Task to complete
Take the material below and write it all out again exactly.

Data supplied
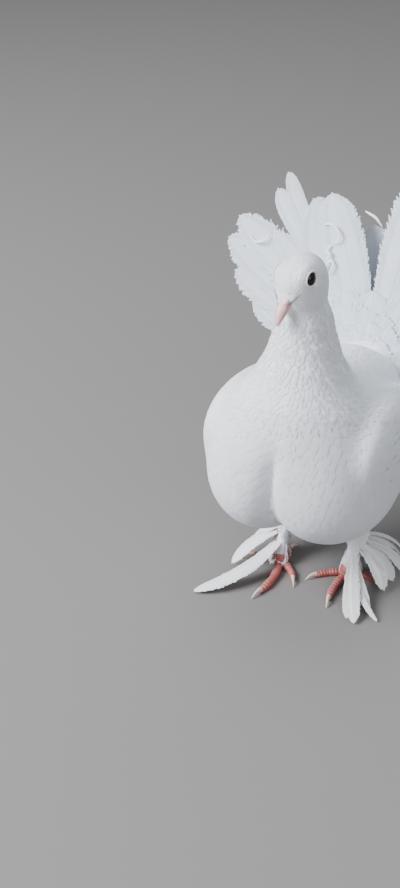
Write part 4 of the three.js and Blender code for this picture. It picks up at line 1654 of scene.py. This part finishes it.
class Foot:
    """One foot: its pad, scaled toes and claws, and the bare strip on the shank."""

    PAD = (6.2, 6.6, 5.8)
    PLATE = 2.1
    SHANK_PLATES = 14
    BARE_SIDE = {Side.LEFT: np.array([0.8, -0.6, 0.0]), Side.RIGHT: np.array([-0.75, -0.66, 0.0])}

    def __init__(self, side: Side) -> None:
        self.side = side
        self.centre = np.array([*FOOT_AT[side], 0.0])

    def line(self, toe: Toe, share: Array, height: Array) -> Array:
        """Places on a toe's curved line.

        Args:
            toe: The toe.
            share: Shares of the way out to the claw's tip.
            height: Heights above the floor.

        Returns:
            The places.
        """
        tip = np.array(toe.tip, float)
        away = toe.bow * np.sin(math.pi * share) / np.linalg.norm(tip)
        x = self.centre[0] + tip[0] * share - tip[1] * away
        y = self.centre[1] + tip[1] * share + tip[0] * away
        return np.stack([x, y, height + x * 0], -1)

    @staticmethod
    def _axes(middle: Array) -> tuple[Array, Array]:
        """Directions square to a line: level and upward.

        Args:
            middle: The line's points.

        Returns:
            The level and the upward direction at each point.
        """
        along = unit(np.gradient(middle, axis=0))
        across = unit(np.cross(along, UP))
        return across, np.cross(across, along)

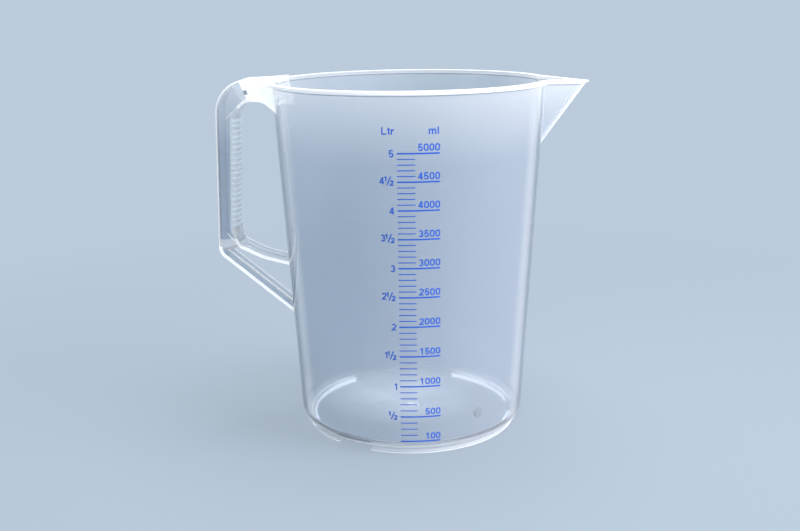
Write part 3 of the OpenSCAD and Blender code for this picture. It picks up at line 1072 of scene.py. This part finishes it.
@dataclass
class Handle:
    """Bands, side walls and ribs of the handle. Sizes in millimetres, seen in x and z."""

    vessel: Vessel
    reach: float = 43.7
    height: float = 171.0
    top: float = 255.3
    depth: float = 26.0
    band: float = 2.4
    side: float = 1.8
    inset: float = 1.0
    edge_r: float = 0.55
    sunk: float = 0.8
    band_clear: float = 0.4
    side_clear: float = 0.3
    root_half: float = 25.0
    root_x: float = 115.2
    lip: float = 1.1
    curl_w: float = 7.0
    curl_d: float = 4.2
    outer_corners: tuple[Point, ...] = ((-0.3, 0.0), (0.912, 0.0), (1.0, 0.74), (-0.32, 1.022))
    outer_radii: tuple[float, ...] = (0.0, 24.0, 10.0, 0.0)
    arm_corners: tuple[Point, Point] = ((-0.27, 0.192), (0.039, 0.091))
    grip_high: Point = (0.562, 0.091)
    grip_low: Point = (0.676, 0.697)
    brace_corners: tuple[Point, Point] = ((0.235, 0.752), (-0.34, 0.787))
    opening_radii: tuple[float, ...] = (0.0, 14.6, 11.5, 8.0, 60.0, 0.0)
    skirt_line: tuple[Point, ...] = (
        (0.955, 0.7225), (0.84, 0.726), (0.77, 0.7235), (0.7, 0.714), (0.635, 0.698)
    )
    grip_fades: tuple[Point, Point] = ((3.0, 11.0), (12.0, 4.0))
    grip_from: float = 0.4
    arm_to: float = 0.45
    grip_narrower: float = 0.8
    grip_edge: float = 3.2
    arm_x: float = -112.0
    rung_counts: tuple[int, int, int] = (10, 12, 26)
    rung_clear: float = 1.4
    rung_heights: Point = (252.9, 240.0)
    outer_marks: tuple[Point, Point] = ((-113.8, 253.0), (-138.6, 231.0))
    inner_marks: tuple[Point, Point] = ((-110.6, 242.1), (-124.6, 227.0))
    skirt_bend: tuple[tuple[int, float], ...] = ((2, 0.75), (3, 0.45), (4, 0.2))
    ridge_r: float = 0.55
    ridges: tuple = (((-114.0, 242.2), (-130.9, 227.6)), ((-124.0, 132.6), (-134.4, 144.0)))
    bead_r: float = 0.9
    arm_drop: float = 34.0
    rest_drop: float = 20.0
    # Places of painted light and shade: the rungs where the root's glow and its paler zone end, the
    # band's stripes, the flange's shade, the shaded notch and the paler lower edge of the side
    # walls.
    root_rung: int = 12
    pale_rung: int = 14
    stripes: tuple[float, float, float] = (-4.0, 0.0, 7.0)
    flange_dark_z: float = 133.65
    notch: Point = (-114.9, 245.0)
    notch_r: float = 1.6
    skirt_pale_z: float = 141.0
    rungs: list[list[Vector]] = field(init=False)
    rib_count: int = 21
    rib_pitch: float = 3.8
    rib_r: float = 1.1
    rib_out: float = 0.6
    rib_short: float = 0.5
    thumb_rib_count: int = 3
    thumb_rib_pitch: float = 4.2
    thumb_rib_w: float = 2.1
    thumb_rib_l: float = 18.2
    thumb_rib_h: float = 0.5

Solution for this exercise
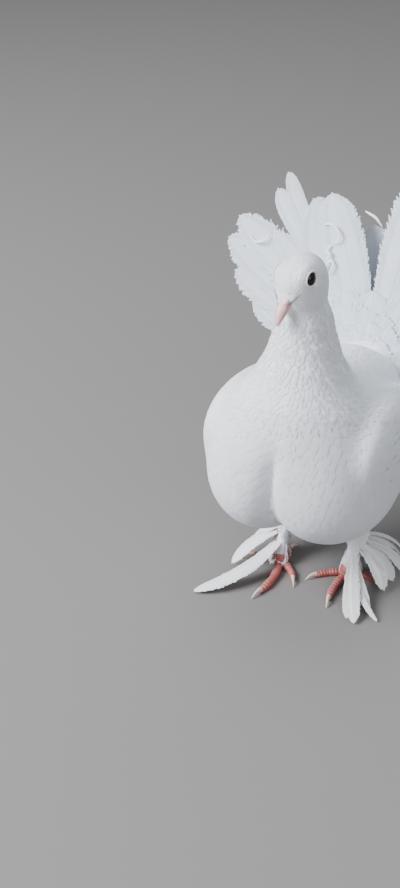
Write part 4 of the three.js and Blender code for this picture. It picks up at line 1654 of scene.py. This part finishes it.
class Foot:
    """One foot: its pad, scaled toes and claws, and the bare strip on the shank."""

    PAD = (6.2, 6.6, 5.8)
    PLATE = 2.1
    SHANK_PLATES = 14
    BARE_SIDE = {Side.LEFT: np.array([0.8, -0.6, 0.0]), Side.RIGHT: np.array([-0.75, -0.66, 0.0])}

    def __init__(self, side: Side) -> None:
        self.side = side
        self.centre = np.array([*FOOT_AT[side], 0.0])

    def line(self, toe: Toe, share: Array, height: Array) -> Array:
        """Places on a toe's curved line.

        Args:
            toe: The toe.
            share: Shares of the way out to the claw's tip.
            height: Heights above the floor.

        Returns:
            The places.
        """
        tip = np.array(toe.tip, float)
        away = toe.bow * np.sin(math.pi * share) / np.linalg.norm(tip)
        x = self.centre[0] + tip[0] * share - tip[1] * away
        y = self.centre[1] + tip[1] * share + tip[0] * away
        return np.stack([x, y, height + x * 0], -1)

    @staticmethod
    def _axes(middle: Array) -> tuple[Array, Array]:
        """Directions square to a line: level and upward.

        Args:
            middle: The line's points.

        Returns:
            The level and the upward direction at each point.
        """
        along = unit(np.gradient(middle, axis=0))
        across = unit(np.cross(along, UP))
        return across, np.cross(across, along)

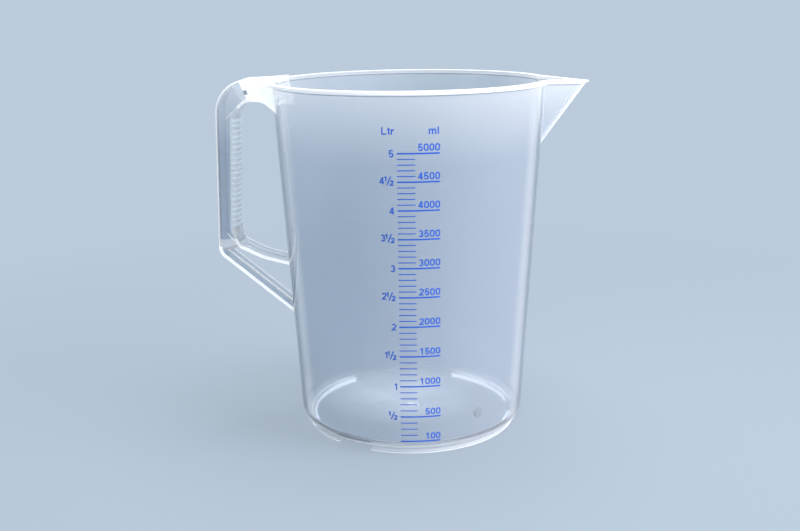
Write part 3 of the OpenSCAD and Blender code for this picture. It picks up at line 1072 of scene.py. This part finishes it.
@dataclass
class Handle:
    """Bands, side walls and ribs of the handle. Sizes in millimetres, seen in x and z."""

    vessel: Vessel
    reach: float = 43.7
    height: float = 171.0
    top: float = 255.3
    depth: float = 26.0
    band: float = 2.4
    side: float = 1.8
    inset: float = 1.0
    edge_r: float = 0.55
    sunk: float = 0.8
    band_clear: float = 0.4
    side_clear: float = 0.3
    root_half: float = 25.0
    root_x: float = 115.2
    lip: float = 1.1
    curl_w: float = 7.0
    curl_d: float = 4.2
    outer_corners: tuple[Point, ...] = ((-0.3, 0.0), (0.912, 0.0), (1.0, 0.74), (-0.32, 1.022))
    outer_radii: tuple[float, ...] = (0.0, 24.0, 10.0, 0.0)
    arm_corners: tuple[Point, Point] = ((-0.27, 0.192), (0.039, 0.091))
    grip_high: Point = (0.562, 0.091)
    grip_low: Point = (0.676, 0.697)
    brace_corners: tuple[Point, Point] = ((0.235, 0.752), (-0.34, 0.787))
    opening_radii: tuple[float, ...] = (0.0, 14.6, 11.5, 8.0, 60.0, 0.0)
    skirt_line: tuple[Point, ...] = (
        (0.955, 0.7225), (0.84, 0.726), (0.77, 0.7235), (0.7, 0.714), (0.635, 0.698)
    )
    grip_fades: tuple[Point, Point] = ((3.0, 11.0), (12.0, 4.0))
    grip_from: float = 0.4
    arm_to: float = 0.45
    grip_narrower: float = 0.8
    grip_edge: float = 3.2
    arm_x: float = -112.0
    rung_counts: tuple[int, int, int] = (10, 12, 26)
    rung_clear: float = 1.4
    rung_heights: Point = (252.9, 240.0)
    outer_marks: tuple[Point, Point] = ((-113.8, 253.0), (-138.6, 231.0))
    inner_marks: tuple[Point, Point] = ((-110.6, 242.1), (-124.6, 227.0))
    skirt_bend: tuple[tuple[int, float], ...] = ((2, 0.75), (3, 0.45), (4, 0.2))
    ridge_r: float = 0.55
    ridges: tuple = (((-114.0, 242.2), (-130.9, 227.6)), ((-124.0, 132.6), (-134.4, 144.0)))
    bead_r: float = 0.9
    arm_drop: float = 34.0
    rest_drop: float = 20.0
    # Places of painted light and shade: the rungs where the root's glow and its paler zone end, the
    # band's stripes, the flange's shade, the shaded notch and the paler lower edge of the side
    # walls.
    root_rung: int = 12
    pale_rung: int = 14
    stripes: tuple[float, float, float] = (-4.0, 0.0, 7.0)
    flange_dark_z: float = 133.65
    notch: Point = (-114.9, 245.0)
    notch_r: float = 1.6
    skirt_pale_z: float = 141.0
    rungs: list[list[Vector]] = field(init=False)
    rib_count: int = 21
    rib_pitch: float = 3.8
    rib_r: float = 1.1
    rib_out: float = 0.6
    rib_short: float = 0.5
    thumb_rib_count: int = 3
    thumb_rib_pitch: float = 4.2
    thumb_rib_w: float = 2.1
    thumb_rib_l: float = 18.2
    thumb_rib_h: float = 0.5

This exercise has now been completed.